Heart breaking and funny at the same time. That’s the Irish note. It’s the one that prompts Higgins Clark’s indulgent laughter.
Meanwhile, she has received a rare honor that, unlike the usual accolades and the record numbers of books sold, really touches her deeply. A chair in creative writing, endowed by her, has been created at her alma mater, Fordham University.
“I’m a graduate of Fordham and I’ve been generous to it,” she explains, “but when they wanted me to have a chair of literature I said no, I’m not going to do that because there are many people who think that crime writing is not literature. I didn’t want to be held up to ridicule.
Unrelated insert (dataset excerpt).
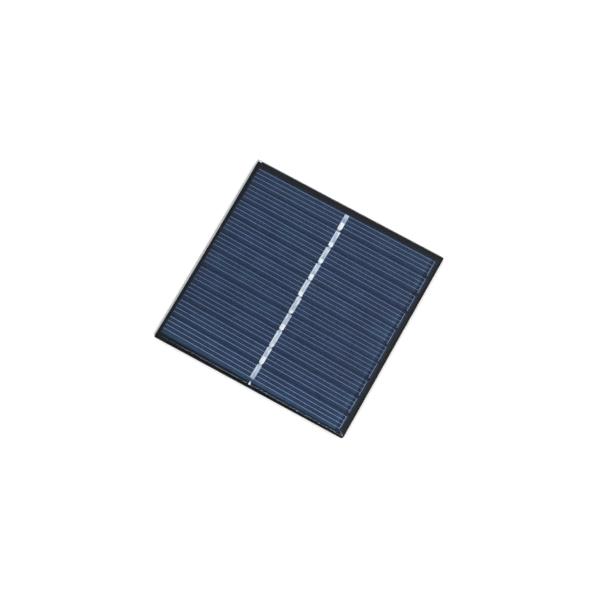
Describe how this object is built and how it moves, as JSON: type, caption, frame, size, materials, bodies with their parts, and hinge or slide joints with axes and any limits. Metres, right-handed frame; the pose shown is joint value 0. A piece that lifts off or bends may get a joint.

“Then they said it would be a chair for creative writing and I said that I’ll buy, because no matter what you think of my books you can’t say I’m not an Irish storyteller.”
She always knew she was going to make it as a writer.
“I was writing when I was six. My father died when I was 15 and we had absolutely no money,” Higgins Clark recalls.
“I worked after school as a telephone operator. Those were the days of switchboards, you know? When I got to work early I would walk along Fifth Avenue and pick out the clothes I would have when I was a successful writer.”
Married at 22, on her way back from her honeymoon she kept faith with her dream of becoming a successful author.
“I walked down to NYU and signed up for a writing program. I learned everything I needed to know about writing there,” she says.
As for the reality show world and the celebrities that inspired her new novel, Higgins Clark has no time for them at all.
“I never watch reality shows! I think they’re such a waste of time. How anyone could be sitting there in front of a camera and have a fight with their husband or an argument with their kids I can’t fathom. But they’re very successful so I’m going to use them.”
Her ambition for I’ve Got You Under My Skin is the same one she’s had for her preceding 32 novels.
“I want you to say I enjoyed it from the first page. I got into it and I was sorry it ended. If I hear that I am very well pleased.”